General of the Carmelite Order; b. England; d. Bordeaux, France, May 16, 1265. The only contemporary evidence seems to be a notice in Vitae fratrum (ca. 1260) of Gerard of Frachet; "Simon, the prior of this Order, a religious and veracious man"; it seems to indicate also that he was in the Holy Land (1237). Two 14th-century necrologies attest to his English origin, his generalate, his death, and his reputation for sanctity. In the earliest redaction of the Catalogues of Saints of the Carmelites about the same time, he is called Simon of Gascony; his generalate is not mentioned, but the reference is undoubtedly to Simon Stock. The earliest (ca. 1400) list of Carmelite generals by John Grossi, places his generalate from 1200 to 1250, but Grossi's chronology has no historical basis. The commonly accepted report that Simon was elected general at the chapter of Aylesford in 1247 (or 1245) cannot be maintained, because in 1249 a certain Geoffrey was general; consequently the change of the Carmelite rule from eremitical to mendicant in 1247 was not the work of Simon.

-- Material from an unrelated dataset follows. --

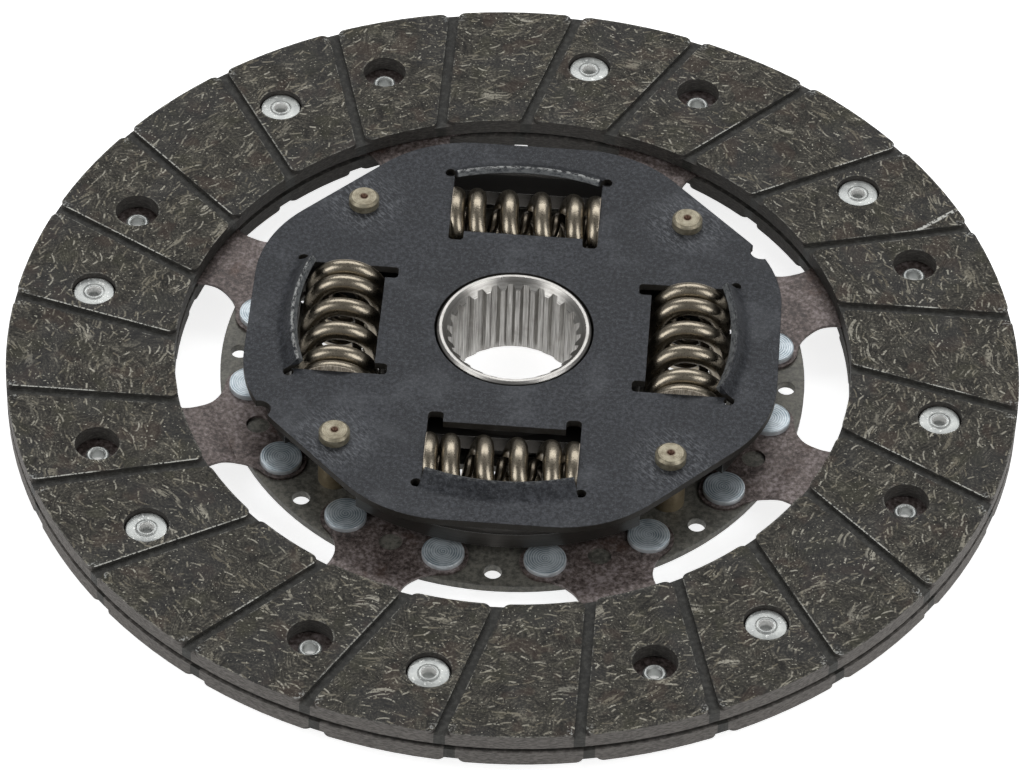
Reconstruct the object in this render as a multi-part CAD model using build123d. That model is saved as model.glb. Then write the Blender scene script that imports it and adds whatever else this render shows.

He was perhaps elected at the chapter of the order in London in 1254. The year of his death as 1265 is first recorded at the end of the 15th century but is corroborated by the foundation of the convent of Bordeaux shortly before and by the election of his successor in 1266. In iconography and from the Catalogues of Saints, Simon is chiefly known for his famed scapular vision. While he was praying to Our Lady for privileges for his order, she appeared to him, holding the Carmelite scapular in her hand and saying: "This is your privilege: whoever dies in it, will be saved." The obvious sense is that whoever lives and dies as a Carmelite, will not be lost. This account helped spread the devotion of the scapular among the faithful, especially from the 16th century onward. The so-called documents of Swanyngton concerning this vision are a 17th-century fabrication. Other particulars of Simon's life, such as his living in a hollow tree, his joining the Carmelite Order in England, and performing various miracles, can be discarded as 15th-century legends. During the Middle Ages his feast was celebrated in several Carmelite convents; the whole order accepted it only in 1564, when the feast was approved by the Vatican. He has not been officially canonized; however, his relics are venerated in the cathedral of Bordeaux and in the Carmelite monastery of Aylesford, England.

Feast: May 16.

Bibliography: Acta Sanctorum May 3:650651. b. m. xiberta y roqueta, De visione Sancti Simonis Stock (Rome 1950).